[Recorded data]
------------------------------------------------------------------------

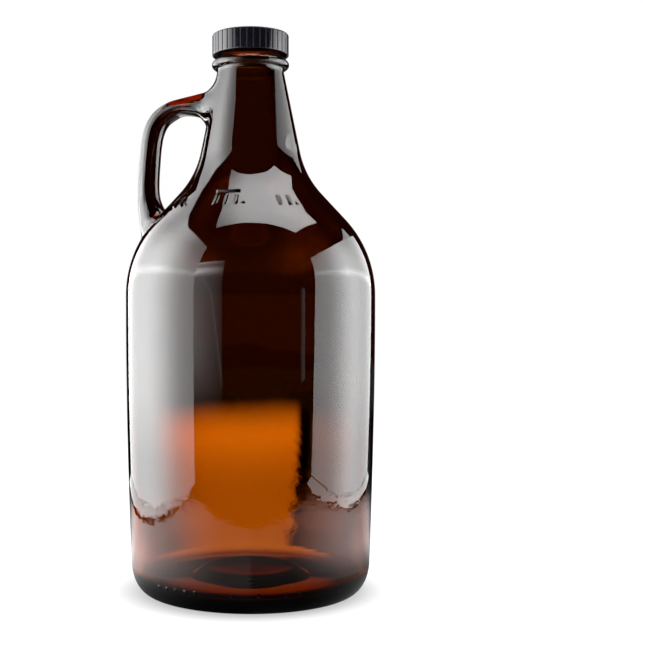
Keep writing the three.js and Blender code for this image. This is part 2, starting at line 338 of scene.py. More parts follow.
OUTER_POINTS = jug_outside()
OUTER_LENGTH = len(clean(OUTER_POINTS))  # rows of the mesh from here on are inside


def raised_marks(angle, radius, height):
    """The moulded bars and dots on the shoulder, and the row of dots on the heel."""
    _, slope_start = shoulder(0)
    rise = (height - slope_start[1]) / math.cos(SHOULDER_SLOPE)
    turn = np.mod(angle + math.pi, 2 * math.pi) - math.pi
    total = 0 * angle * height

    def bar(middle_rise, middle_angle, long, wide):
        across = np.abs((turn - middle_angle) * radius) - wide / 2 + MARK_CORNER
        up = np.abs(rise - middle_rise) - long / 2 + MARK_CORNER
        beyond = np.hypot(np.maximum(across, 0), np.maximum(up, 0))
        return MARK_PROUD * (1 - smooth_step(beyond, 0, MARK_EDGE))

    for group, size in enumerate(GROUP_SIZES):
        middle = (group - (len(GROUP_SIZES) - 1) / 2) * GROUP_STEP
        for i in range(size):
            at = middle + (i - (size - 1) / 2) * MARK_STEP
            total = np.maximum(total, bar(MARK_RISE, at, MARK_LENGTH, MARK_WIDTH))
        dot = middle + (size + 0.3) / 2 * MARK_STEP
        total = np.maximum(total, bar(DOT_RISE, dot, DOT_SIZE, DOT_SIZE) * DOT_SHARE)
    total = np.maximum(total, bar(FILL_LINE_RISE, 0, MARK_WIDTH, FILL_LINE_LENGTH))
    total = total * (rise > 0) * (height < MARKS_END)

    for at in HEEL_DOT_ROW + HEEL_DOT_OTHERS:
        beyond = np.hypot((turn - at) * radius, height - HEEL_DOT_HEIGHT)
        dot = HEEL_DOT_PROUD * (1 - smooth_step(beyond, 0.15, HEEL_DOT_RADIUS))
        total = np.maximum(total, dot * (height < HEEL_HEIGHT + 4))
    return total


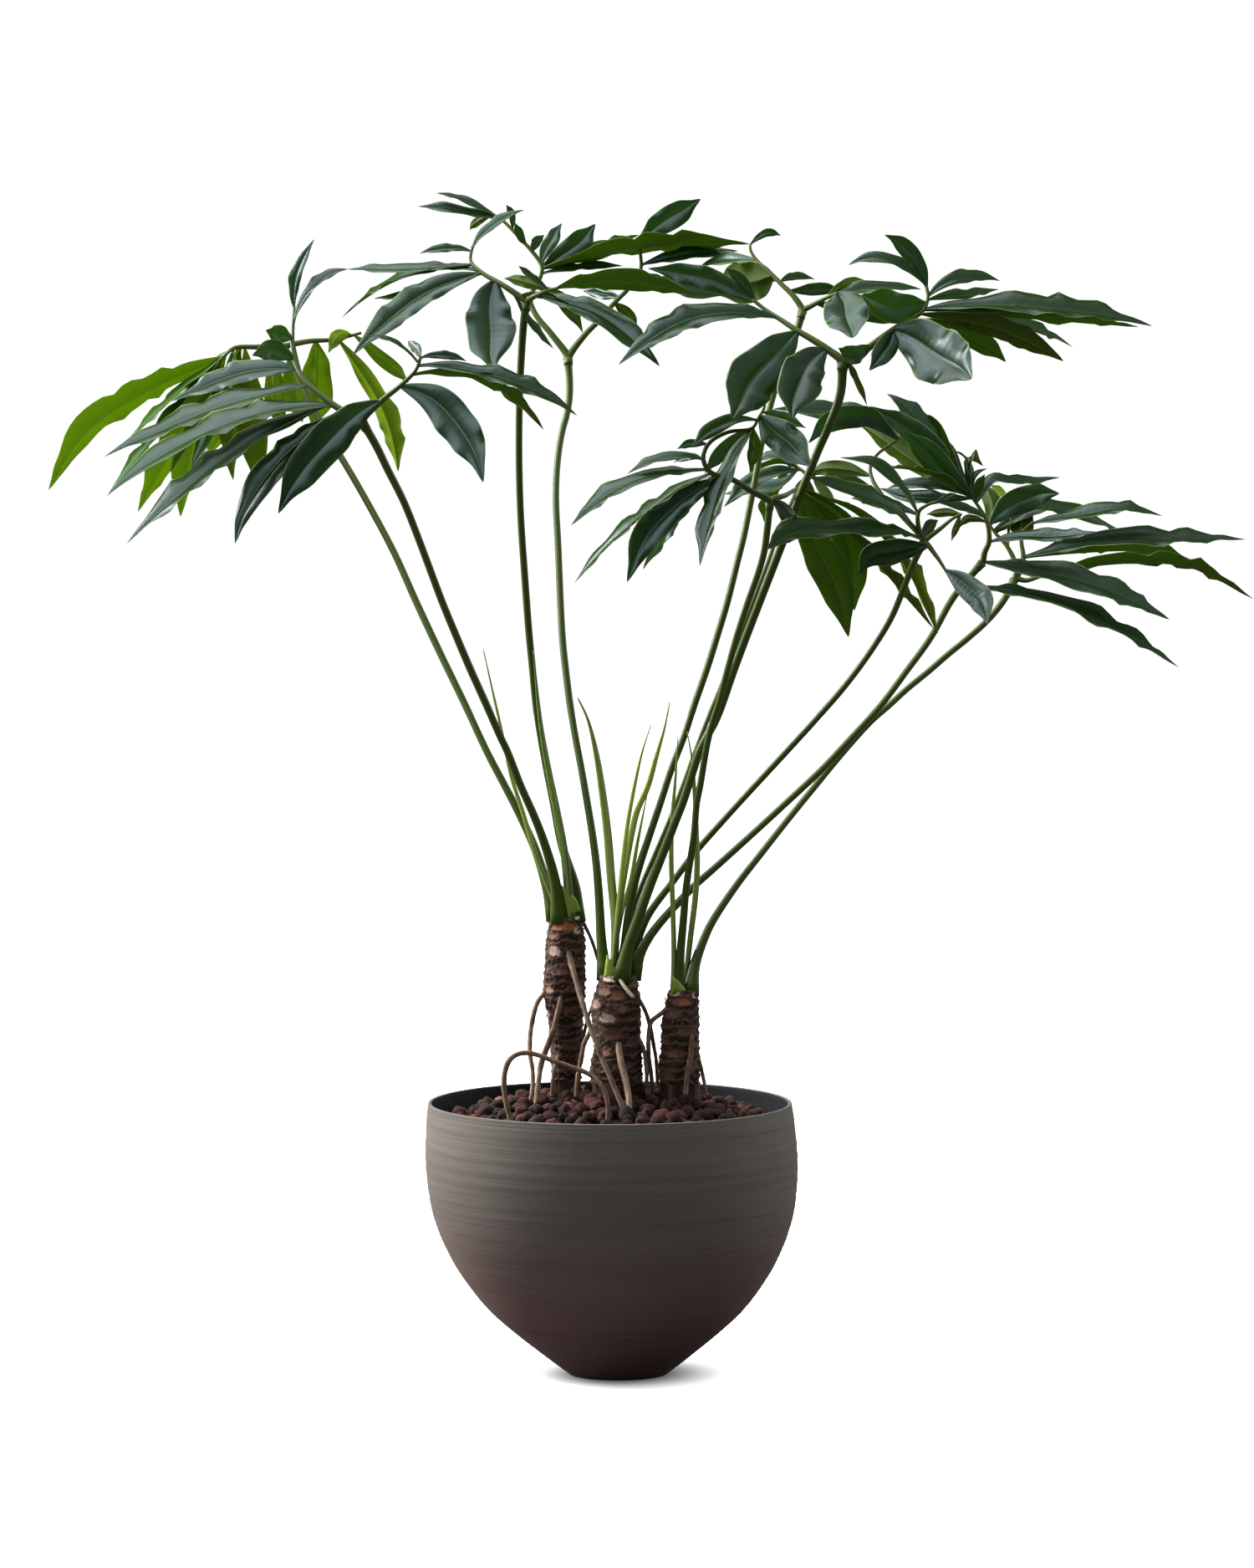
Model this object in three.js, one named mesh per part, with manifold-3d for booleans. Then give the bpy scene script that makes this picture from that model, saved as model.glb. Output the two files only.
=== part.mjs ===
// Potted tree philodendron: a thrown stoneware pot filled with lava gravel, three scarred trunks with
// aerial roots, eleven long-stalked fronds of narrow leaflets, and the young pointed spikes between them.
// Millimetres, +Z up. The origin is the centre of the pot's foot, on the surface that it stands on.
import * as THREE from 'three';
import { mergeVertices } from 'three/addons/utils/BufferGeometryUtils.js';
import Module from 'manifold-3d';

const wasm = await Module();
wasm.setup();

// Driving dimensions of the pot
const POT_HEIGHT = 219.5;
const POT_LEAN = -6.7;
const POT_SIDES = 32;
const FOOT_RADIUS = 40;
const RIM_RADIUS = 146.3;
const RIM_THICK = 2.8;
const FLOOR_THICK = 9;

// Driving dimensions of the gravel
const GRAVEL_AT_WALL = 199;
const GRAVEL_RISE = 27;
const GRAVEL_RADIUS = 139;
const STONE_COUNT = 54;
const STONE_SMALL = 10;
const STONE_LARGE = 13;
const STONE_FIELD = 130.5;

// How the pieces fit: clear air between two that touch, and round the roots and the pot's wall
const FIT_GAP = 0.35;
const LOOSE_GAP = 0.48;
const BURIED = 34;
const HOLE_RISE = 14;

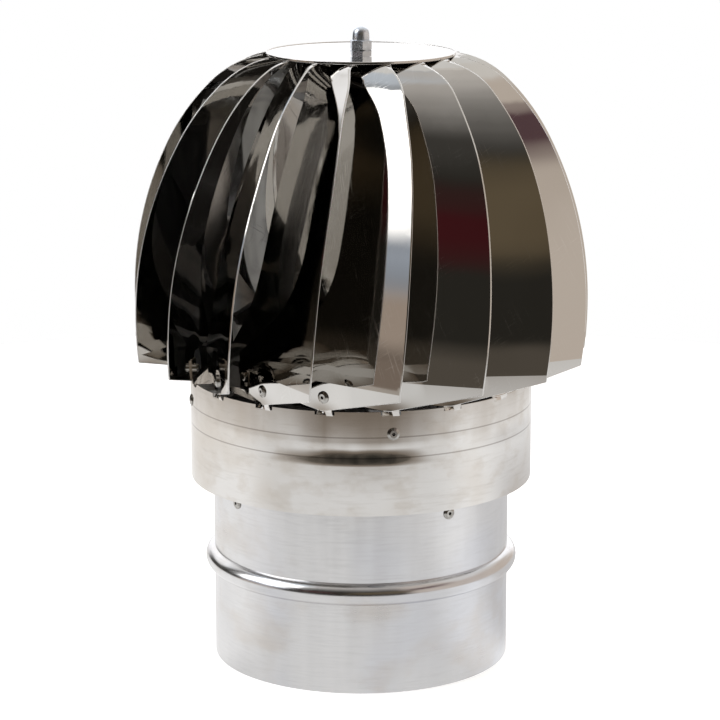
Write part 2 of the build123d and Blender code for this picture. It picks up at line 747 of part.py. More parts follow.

------------------------------------------------------------------------

Take the lines from the first line of the records through the line holding "return MARK_PROUD *", both included, and please reproduce them exactly with nothing added.

### Exercise output
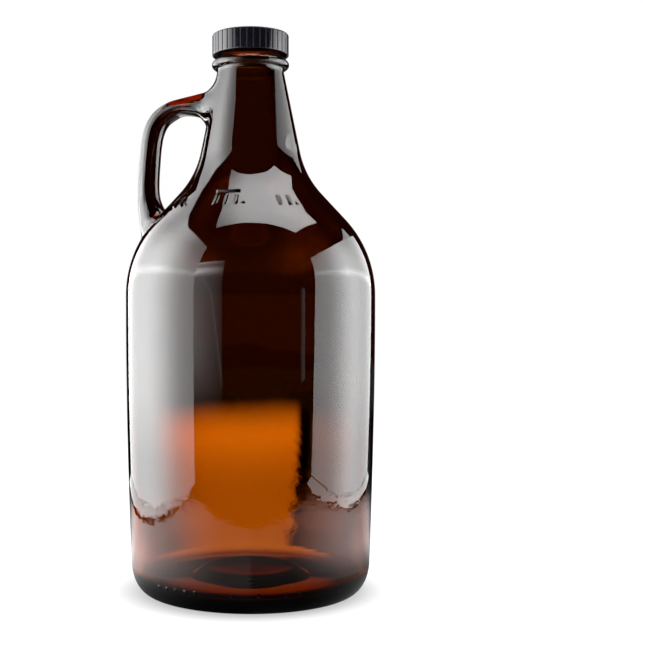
Keep writing the three.js and Blender code for this image. This is part 2, starting at line 338 of scene.py. More parts follow.
OUTER_POINTS = jug_outside()
OUTER_LENGTH = len(clean(OUTER_POINTS))  # rows of the mesh from here on are inside


def raised_marks(angle, radius, height):
    """The moulded bars and dots on the shoulder, and the row of dots on the heel."""
    _, slope_start = shoulder(0)
    rise = (height - slope_start[1]) / math.cos(SHOULDER_SLOPE)
    turn = np.mod(angle + math.pi, 2 * math.pi) - math.pi
    total = 0 * angle * height

    def bar(middle_rise, middle_angle, long, wide):
        across = np.abs((turn - middle_angle) * radius) - wide / 2 + MARK_CORNER
        up = np.abs(rise - middle_rise) - long / 2 + MARK_CORNER
        beyond = np.hypot(np.maximum(across, 0), np.maximum(up, 0))
        return MARK_PROUD * (1 - smooth_step(beyond, 0, MARK_EDGE))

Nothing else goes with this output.